* **RECORDED INFORMATION**:
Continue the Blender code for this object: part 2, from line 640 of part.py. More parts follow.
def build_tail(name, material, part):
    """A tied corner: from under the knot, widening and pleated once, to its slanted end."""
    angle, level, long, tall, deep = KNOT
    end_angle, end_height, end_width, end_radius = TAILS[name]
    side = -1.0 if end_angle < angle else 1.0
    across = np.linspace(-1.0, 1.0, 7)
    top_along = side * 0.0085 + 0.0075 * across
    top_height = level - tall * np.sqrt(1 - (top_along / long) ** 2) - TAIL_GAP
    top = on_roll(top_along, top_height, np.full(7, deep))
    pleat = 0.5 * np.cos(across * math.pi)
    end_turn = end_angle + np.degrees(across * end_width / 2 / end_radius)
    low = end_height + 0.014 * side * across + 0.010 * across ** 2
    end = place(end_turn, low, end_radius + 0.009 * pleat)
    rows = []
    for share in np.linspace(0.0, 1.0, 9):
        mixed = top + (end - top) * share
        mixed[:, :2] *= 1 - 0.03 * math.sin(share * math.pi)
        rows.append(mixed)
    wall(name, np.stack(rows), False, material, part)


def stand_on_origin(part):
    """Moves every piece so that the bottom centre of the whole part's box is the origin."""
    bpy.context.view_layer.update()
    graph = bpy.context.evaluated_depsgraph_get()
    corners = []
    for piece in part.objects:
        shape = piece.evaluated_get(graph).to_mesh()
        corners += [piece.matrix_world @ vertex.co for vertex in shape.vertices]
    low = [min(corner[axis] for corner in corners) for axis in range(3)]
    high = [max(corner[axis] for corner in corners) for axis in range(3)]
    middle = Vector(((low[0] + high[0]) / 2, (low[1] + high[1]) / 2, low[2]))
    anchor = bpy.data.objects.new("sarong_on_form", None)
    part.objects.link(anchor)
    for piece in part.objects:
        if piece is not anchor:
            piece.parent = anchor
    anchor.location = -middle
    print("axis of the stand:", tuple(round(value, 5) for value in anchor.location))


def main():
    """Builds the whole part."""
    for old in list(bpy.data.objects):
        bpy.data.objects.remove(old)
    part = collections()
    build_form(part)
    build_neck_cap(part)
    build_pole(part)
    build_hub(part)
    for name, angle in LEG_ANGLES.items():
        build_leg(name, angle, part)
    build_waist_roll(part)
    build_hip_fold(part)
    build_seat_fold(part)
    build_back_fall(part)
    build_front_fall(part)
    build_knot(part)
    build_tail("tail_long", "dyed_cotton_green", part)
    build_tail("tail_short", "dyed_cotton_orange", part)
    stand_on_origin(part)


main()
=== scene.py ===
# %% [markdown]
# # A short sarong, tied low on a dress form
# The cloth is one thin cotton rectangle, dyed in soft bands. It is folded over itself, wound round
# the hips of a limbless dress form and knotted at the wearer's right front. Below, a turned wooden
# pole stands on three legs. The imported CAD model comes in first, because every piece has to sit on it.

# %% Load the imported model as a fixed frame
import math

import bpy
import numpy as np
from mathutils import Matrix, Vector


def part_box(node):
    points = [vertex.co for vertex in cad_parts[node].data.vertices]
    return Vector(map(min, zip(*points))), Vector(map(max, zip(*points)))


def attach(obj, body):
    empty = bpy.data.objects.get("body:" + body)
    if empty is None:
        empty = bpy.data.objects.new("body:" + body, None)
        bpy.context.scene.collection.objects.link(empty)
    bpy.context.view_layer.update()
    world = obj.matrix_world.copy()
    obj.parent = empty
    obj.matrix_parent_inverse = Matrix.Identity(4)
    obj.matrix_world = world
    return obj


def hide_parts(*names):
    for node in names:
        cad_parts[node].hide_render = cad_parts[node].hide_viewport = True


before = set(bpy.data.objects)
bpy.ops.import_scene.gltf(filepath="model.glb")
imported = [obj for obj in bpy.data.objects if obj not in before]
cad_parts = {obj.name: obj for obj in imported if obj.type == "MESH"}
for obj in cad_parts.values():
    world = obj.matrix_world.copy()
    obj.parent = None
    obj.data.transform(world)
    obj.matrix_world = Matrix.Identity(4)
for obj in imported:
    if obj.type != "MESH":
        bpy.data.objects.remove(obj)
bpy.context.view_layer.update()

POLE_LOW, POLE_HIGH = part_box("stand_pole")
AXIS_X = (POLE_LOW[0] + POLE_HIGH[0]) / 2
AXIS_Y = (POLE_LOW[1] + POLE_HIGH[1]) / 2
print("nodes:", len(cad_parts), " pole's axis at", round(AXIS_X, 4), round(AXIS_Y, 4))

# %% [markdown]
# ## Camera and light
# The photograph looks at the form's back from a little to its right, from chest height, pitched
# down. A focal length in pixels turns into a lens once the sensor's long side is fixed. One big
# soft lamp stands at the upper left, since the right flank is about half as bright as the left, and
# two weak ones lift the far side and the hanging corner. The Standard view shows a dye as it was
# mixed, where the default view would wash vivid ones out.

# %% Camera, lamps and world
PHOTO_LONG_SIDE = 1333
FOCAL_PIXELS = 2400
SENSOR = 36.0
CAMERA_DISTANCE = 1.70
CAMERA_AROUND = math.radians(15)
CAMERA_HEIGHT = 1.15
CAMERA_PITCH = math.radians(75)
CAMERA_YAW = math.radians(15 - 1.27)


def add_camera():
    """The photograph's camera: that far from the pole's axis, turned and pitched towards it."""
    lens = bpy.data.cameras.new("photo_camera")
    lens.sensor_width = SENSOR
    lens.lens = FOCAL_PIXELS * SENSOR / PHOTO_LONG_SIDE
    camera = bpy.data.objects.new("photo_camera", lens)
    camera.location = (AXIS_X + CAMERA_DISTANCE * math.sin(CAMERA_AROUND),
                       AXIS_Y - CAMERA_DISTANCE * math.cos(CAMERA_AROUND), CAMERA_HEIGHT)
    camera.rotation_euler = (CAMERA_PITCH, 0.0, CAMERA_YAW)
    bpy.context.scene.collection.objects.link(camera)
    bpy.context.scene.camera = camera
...
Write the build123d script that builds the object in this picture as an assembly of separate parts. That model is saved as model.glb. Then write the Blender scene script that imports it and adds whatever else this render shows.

* **EXERCISE BRIEF**:
From the records above, give again exactly the lines running from the line with "build_seat_fold(part)" to the line with "obj.matrix_world = world", inclusive.

* **TASK OUTPUT**:
    build_seat_fold(part)
    build_back_fall(part)
    build_front_fall(part)
    build_knot(part)
    build_tail("tail_long", "dyed_cotton_green", part)
    build_tail("tail_short", "dyed_cotton_orange", part)
    stand_on_origin(part)


main()
=== scene.py ===
# %% [markdown]
# # A short sarong, tied low on a dress form
# The cloth is one thin cotton rectangle, dyed in soft bands. It is folded over itself, wound round
# the hips of a limbless dress form and knotted at the wearer's right front. Below, a turned wooden
# pole stands on three legs. The imported CAD model comes in first, because every piece has to sit on it.

# %% Load the imported model as a fixed frame
import math

import bpy
import numpy as np
from mathutils import Matrix, Vector


def part_box(node):
    points = [vertex.co for vertex in cad_parts[node].data.vertices]
    return Vector(map(min, zip(*points))), Vector(map(max, zip(*points)))


def attach(obj, body):
    empty = bpy.data.objects.get("body:" + body)
    if empty is None:
        empty = bpy.data.objects.new("body:" + body, None)
        bpy.context.scene.collection.objects.link(empty)
    bpy.context.view_layer.update()
    world = obj.matrix_world.copy()
    obj.parent = empty
    obj.matrix_parent_inverse = Matrix.Identity(4)
    obj.matrix_world = world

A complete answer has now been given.